* _TO DO_: Only lines holding the word "caption" should be copied from the material.

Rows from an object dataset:
----

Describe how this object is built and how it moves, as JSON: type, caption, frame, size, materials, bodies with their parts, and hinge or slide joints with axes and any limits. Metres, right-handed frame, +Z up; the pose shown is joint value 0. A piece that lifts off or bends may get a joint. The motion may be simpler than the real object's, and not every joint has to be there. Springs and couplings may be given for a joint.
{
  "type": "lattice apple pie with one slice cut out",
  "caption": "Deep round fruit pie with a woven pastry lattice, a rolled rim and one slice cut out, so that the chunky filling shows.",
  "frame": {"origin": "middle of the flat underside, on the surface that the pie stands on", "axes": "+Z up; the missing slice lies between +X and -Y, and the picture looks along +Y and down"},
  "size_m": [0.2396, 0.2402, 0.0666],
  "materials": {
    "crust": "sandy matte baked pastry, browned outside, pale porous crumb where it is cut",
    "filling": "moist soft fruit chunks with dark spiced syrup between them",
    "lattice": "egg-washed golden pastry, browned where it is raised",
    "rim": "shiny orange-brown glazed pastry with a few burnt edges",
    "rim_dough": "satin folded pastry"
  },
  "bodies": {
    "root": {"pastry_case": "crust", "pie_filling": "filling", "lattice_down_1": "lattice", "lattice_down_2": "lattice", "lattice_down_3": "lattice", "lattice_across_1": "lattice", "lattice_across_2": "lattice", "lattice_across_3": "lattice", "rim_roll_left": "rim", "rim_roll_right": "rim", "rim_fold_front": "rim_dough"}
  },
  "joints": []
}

----

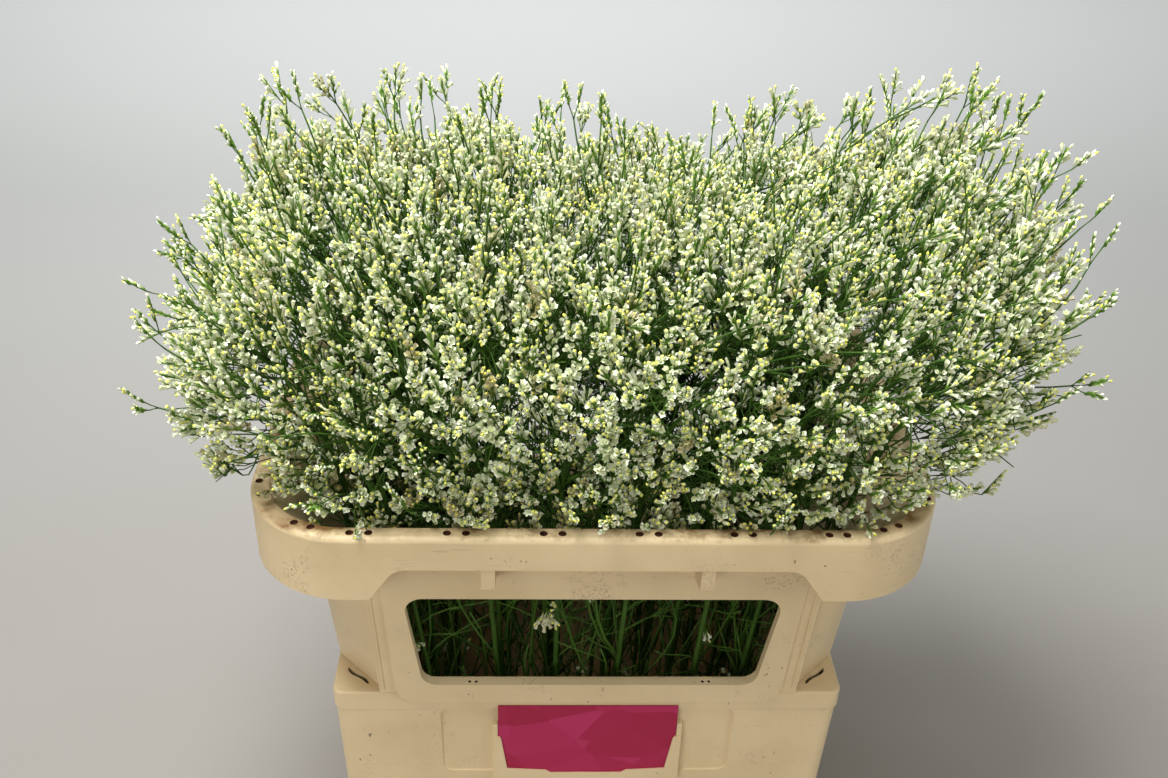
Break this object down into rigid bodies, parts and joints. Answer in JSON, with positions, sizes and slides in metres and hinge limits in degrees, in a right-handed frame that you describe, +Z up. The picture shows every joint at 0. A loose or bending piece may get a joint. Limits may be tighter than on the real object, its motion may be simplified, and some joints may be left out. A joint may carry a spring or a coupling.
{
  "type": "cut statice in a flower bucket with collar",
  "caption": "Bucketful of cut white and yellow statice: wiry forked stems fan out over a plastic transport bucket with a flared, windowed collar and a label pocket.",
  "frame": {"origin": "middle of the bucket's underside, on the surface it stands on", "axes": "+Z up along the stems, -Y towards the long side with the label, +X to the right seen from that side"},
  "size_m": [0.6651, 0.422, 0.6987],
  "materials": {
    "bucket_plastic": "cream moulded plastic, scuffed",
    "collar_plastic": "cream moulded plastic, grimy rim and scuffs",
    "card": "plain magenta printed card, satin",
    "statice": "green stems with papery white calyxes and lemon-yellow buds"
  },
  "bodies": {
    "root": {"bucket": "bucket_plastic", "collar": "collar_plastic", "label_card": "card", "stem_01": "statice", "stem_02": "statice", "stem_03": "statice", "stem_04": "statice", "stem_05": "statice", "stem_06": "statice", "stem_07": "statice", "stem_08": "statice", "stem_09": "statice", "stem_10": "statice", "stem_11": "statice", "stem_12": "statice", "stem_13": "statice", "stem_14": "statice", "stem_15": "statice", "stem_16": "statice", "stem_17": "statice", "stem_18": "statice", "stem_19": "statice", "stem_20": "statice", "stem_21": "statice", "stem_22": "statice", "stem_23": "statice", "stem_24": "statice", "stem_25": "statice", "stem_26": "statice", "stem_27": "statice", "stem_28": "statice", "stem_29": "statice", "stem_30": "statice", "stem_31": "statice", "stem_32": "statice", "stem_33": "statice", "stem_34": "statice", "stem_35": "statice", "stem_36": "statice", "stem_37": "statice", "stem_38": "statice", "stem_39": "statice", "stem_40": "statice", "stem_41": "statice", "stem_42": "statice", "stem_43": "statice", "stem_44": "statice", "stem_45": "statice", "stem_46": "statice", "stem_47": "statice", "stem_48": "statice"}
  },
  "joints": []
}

----

* _ANSWER BELOW_:
Describe how this object is built and how it moves, as JSON: type, caption, frame, size, materials, bodies with their parts, and hinge or slide joints with axes and any limits. Metres, right-handed frame, +Z up; the pose shown is joint value 0. A piece that lifts off or bends may get a joint. The motion may be simpler than the real object's, and not every joint has to be there. Springs and couplings may be given for a joint.
  "caption": "Deep round fruit pie with a woven pastry lattice, a rolled rim and one slice cut out, so that the chunky filling shows.",
  "caption": "Bucketful of cut white and yellow statice: wiry forked stems fan out over a plastic transport bucket with a flared, windowed collar and a label pocket.",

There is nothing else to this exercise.